6. Prior to said sales and prior to the date that the plaintiff company came into possession of said railway, the County Commissioners of Crawford County had expended in repairs on said bridges $15,986.91, which, according to the terms of said lease, was chargeable to and payable by said lessees.
6. On or before March 23, 1921, the county commissioners gave written notice to the plaintiff herein that unless it settled and paid the cost of these repairs, they would proceed to tear up the rails and track of plaintiff company over said bridges, whereupon plaintiff filed this bill and obtained a preliminary injunction.
7. Plaintiff’s requests for findings of fact and conclusions of law are severally and respectively answered upon the paper submitted, and are filed herewith.
Discussion.
The main question involved is the right of the county commissioners to invoke the forfeiture clause of a certain lease and to remove from certain county bridges the rails and track equipment of plaintiff railway company for the default of its predecessor or predecessors in title to pay for certain stipulated repairs on said bridges as a part of the rental for said use, plaintiff having succeeded as lessor or assignee to the rights and burdens of the original lessee and occupying and operating said railway over said bridges by virtue of said lease.
The lease referred to was dated Feb. 28,1896, and was between the County of Crawford, lessor, and the Meadville Street Railway Company and the Meadville & Saegertown Railway Company, and the Saegertown & Venango Street Railway Company and the Cambridge & Edinboro Street Railway Company, lessees. By mergers, judicial sales and reorganizations the rights and franchises of said lessee companies have passed to plaintiff, the Northwestern Pennsylvania Railway Company.
The use, occupancy and repairs of two bridges are concerned in this proceeding, known as the Broadford Bridge and the Race Street Bridge.
The rights and franchises affecting the former were sold on mortgage foreclosure Dec. 27, 1919, and the latter on May 2, 1921. Thereafter the purchasers at said judicial sales reorganized under the name of the Crawford County Railways Company.
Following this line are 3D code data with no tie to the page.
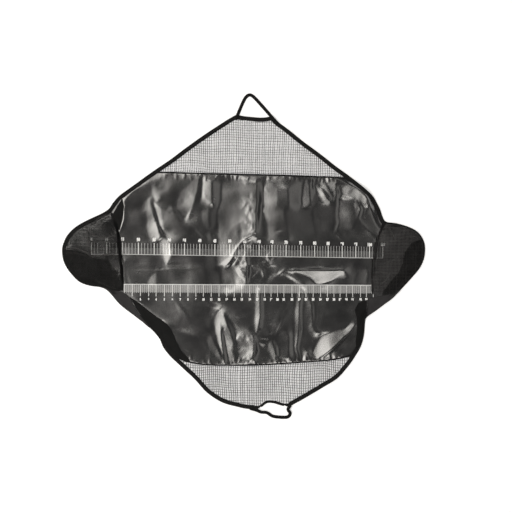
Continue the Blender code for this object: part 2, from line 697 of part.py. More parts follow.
# Flaps: the mesh from each seam to its loop, bound along its sides and its end.
bulging_outline = [*right_side, *left_side[::-1]]
net_border = inset_ring(bulging_outline, EDGE_TAPE_WIDTH + SEWN_GAP)
upper_net_outline = clip(cloth_outline, shifted(UPPER_SEAM, FOLD_GAP / 2), True)
upper_net_border = clip(net_border, shifted(UPPER_SEAM, NET_THREAD), True)
lower_net_outline = clip(cloth_outline, shifted(LOWER_SEAM, -FOLD_GAP / 2), False)
lower_net_border = clip(net_border, shifted(LOWER_SEAM, -NET_THREAD), False)
end_slot = FOLD_GAP / 2
upper_flap = [
    mesh_net("upper_mesh_flap", upper_net_outline, upper_net_border, upper_end, MESH),
    cross_tape("upper_flap_end_tape", inset(upper_end[::-1], 1, end_slot), 1, EDGE_TAPE_WIDTH, BINDING),
    edge_tape("upper_flap_left_edge_tape", left_side, -1, UPPER_SEAM, UPPER_LOOP_LINE, BINDING),
    edge_tape("upper_flap_right_edge_tape", right_side, 1, UPPER_SEAM, UPPER_LOOP_LINE, BINDING),
    tacks("upper_loop_left_tack", left_side, -1, False, THREAD),
    tacks("upper_loop_right_tack", right_side, 1, False, THREAD),
]
lower_flap = [
    mesh_net("lower_mesh_flap", lower_net_outline, lower_net_border, lower_end, MESH),
    cross_tape("lower_flap_end_tape", inset(lower_end, 1, end_slot), 1, EDGE_TAPE_WIDTH, BINDING),
    edge_tape("lower_flap_left_edge_tape", left_side, -1, LOWER_LOOP_LINE, LOWER_SEAM, BINDING),
    edge_tape("lower_flap_right_edge_tape", right_side, 1, LOWER_LOOP_LINE, LOWER_SEAM, BINDING),
    tacks("lower_loop_left_tack", left_side, -1, True, THREAD),
    tacks("lower_loop_right_tack", right_side, 1, True, THREAD),
]

# Loops that hang on the hook of a scale.
upper_strap = smooth_curve(sized(UPPER_LOOP_SHARES))
lower_strap = smooth_curve(sized(LOWER_LOOP_SHARES))
upper_loop = hanging_loop("upper_hanging_loop", upper_strap, UPPER_LOOP_LINE, True, STRAP)
lower_loop = hanging_loop("lower_hanging_loop", lower_strap, LOWER_LOOP_LINE, False, STRAP)

# Folds: each wing turns on the trough, each flap on its wing and each loop on its flap.
upper_wing_pivot = pivot("upper_wing_pivot", UPPER_FOLD)
lower_wing_pivot = pivot("lower_wing_pivot", LOWER_FOLD)
upper_flap_pivot = pivot("upper_flap_pivot", UPPER_SEAM, upper_wing_pivot)
lower_flap_pivot = pivot("lower_flap_pivot", LOWER_SEAM, lower_wing_pivot)
upper_loop_pivot = pivot("upper_loop_pivot", UPPER_LOOP_LINE, upper_flap_pivot)
lower_loop_pivot = pivot("lower_loop_pivot", LOWER_LOOP_LINE, lower_flap_pivot)
hold(upper_wing_pivot, *upper_wing)
hold(lower_wing_pivot, *lower_wing)
hold(upper_flap_pivot, *upper_flap)
hold(lower_flap_pivot, *lower_flap)
hold(upper_loop_pivot, upper_loop)
hold(lower_loop_pivot, lower_loop)
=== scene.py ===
import math
import random

import bmesh
import bpy
import numpy as np
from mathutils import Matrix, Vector
from mathutils.bvhtree import BVHTree


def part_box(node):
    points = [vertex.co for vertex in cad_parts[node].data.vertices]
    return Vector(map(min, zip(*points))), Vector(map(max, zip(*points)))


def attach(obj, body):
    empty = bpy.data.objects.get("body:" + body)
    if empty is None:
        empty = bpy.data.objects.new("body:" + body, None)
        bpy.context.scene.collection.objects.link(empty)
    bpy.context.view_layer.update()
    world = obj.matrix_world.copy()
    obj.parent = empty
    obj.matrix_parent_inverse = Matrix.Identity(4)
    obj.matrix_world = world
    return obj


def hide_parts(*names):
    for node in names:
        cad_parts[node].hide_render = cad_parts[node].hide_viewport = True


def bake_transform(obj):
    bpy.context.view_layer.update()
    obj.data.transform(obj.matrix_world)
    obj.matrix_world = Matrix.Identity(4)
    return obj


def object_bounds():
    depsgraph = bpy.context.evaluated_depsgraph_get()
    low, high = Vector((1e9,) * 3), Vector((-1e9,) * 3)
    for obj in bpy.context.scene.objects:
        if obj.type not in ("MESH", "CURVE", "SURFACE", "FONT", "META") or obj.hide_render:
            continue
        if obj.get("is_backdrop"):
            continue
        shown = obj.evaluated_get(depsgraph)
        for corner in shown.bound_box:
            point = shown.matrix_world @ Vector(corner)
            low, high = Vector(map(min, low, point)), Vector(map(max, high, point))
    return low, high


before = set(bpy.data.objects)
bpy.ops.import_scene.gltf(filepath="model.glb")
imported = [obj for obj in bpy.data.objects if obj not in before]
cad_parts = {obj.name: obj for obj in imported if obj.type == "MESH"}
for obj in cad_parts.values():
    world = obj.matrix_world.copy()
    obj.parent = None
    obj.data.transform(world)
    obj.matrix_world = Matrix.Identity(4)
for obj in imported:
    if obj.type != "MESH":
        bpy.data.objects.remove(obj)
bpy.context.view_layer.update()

# Studio: a white paper floor under the sling, soft boxes low round it, and a camera straight above.
# The camera sees 512 x 512 pixels of 3.2 mm on the floor.
PIXEL = 0.0032
ORIGIN_PX, ORIGIN_PY = 244.0, 255.75
CAMERA_HEIGHT = 3.8714
PAPER_GLOW = 0.38
ROOM_LIGHT, ROOM_SEEN, ROOM_MIRRORED = 0.2, 0.8, -0.13
BOX_TINT = (1.0, 0.965, 0.91)


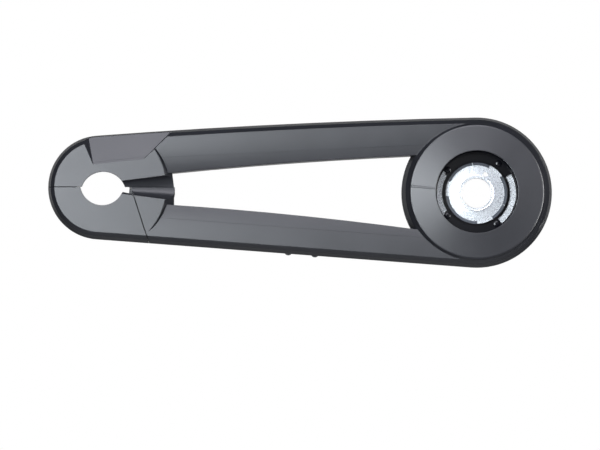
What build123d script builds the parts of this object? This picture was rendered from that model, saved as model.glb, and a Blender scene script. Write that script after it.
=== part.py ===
from build123d import *
from math import acos, atan, cos, degrees, radians, sin, sqrt, tan
import os

# A full chain case for a city bicycle. X points forward, Z up, and the outer face looks along -Y.
# The origin lies on the bottom bracket axis, where the steel plate meets the bracket shell.
# Sketches lie on planes parallel to XZ, and a height is the distance outwards from the bracket shell.

# Side view of the case
front_radius = 88.5
rear_radius = 61.2
hub_x = -442.8
hub_z = 6.0
top_edge_radius = 8300.0

# Section of the case, from its back to its face
wall = 2.0
back_height = 2.0
back_inset = 4.0
heel_height = 6.0
heel_inset = 1.2
seam_height = 16.0
shoulder_height = 29.5
shoulder_inset = 3.5
face_height = 35.0
face_inset = 8.0

# Crowned faces of the two arms
crown_inset = 13.0
crown_radius = 150.0
crown_reach = 50.0

# Open gap between the arms, where the chain stay passes through
gap_left_x = -356.0
gap_left_slant = 1.9
gap_latch_drop = 4.0
gap_latch_stand = 0.9
gap_top_z = 41.6
gap_top_slope = 0.048
gap_top_radius = 4800.0
gap_bottom_z = -39.6
gap_bottom_slope = -0.127
gap_bottom_radius = 4230.0
gap_edge_x = -104.0

# Raised front disc round the crank hole
disc_wall_gap = 0.3
disc_shoulder_height = 31.3
disc_shoulder_inset = 4.6
disc_height = 37.0
disc_face_inset = 8.5
disc_edge = 1.2
disc_rise = 4.2
crank_hole_radius = 48.5
crank_lip_depth = 4.0

# Raised rear face round the hub
rear_face_radius = 77.8
rear_face_draft = 0.7
crevice_shift = 13.6
crevice_radius = 68.5
hub_hole_upper = (-438.6, -3.2)
hub_hole_upper_radius = 26.8
hub_hole_lower = (-440.0, 10.3)
hub_hole_lower_radius = 25.9
hub_back_radius = 34.0

# Channel in which the chain stay lies
trough_z = 5.4
trough_start_x = -425.0
trough_end_x = -345.0
trough_start_radius = 6.4
trough_end_radius = 16.6
trough_groove_width = 0.5
trough_groove_depth = 0.7

# Sloped flat that clears the seat stay
panel_left = (-450.6, 32.2)
panel_right = (-391.0, 38.5)
panel_slope = 21.0
panel_left_lean = 30.0
panel_left_angle = 113.0
panel_right_angle = 44.0
panel_right_lean = 8.0

# Removable lower rear cap
cap_seam_z = 6.0
cap_corner_x = -406.3
cap_seam_lean = 17.9
cap_clearance = 0.3
slot_length = 13.0
slot_left_drop = 5.2
slot_notch = (1.0, 8.0)
slot_tip_drop = 11.9
tongue_reach = 6.0
tongue_thickness = 1.5
tongue_margin = 4.0
tongue_length = 34.0
tongue_drop = 35.0

# Bumps of the bracket socket on the lower edge
bump_x = (-221.6, -190.3)
bump_radius = 5.0
bump_stand = 1.5
bump_bottom = 5.0
bump_top = 13.0

# Steel plate clamped behind the bottom bracket cup
plate_radius = 47.5
plate_thickness = 1.5
plate_bore_radius = 17.5
pin_hole_radius = 2.75
pin_hole_reach = 24.6
pin_hole_angle = 64.4

# Carrier ring that joins the plate to the case
ring_clearance = 0.3
ring_spigot = 2.0
ring_flange_width = 4.0
ring_web_height = 4.5
ring_rim_height = 6.0
ring_rim_overlap = 0.8
ring_lip_radius = 37.5
ring_lip_width = 1.3
ring_lip_height = 7.0
ring_tab_radius = 33.0
low_tab_height = 2.6
high_tab_height = 3.4
low_tab_angles = ((98.5, 156), (-57, -24))
high_tab_angles = ((64, 97), (185, 271), (-22.5, 34))
window_outer_radius = 46.5
window_left_inner = 43.3
window_left_angles = (146, 214)
window_right_inner = 39.5
window_right_angles = (-50, 29)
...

Subsequent to this reorganization the said company leased all of said property and franchises to the Northwestern Railway Company, which latter company was reorganized Jan. 29, 1920. The proceeds of said sales were distributed by order of court.
What are the burdens and benefits of plaintiff company as assignee of the original lessee company?
[787]*787As a street railway enjoys but a qualified right to use a public bridge, it can only exercise this privilege by the consent of the bridge owner or controlling authority. This may be amicably exercised by terms agreed upon, or, failing to agree, compulsorily determined' by a proceeding in court: Berks County v. Reading City, etc., Cos., 167 Pa. 102, 119; New Street Bridge Co. v. Public Service Commission, 76 Pa. Superior Ct. 6, 11; Beaver County v. C. D. & P. Teleg. Co., 219 Pa. 340, 344.
The present railway company is using the bridges in question by virtue of the lease of 1896, and it is bound by its terms.
We think the rule of responsibility can be no different than that applicable to any assignment of a grant.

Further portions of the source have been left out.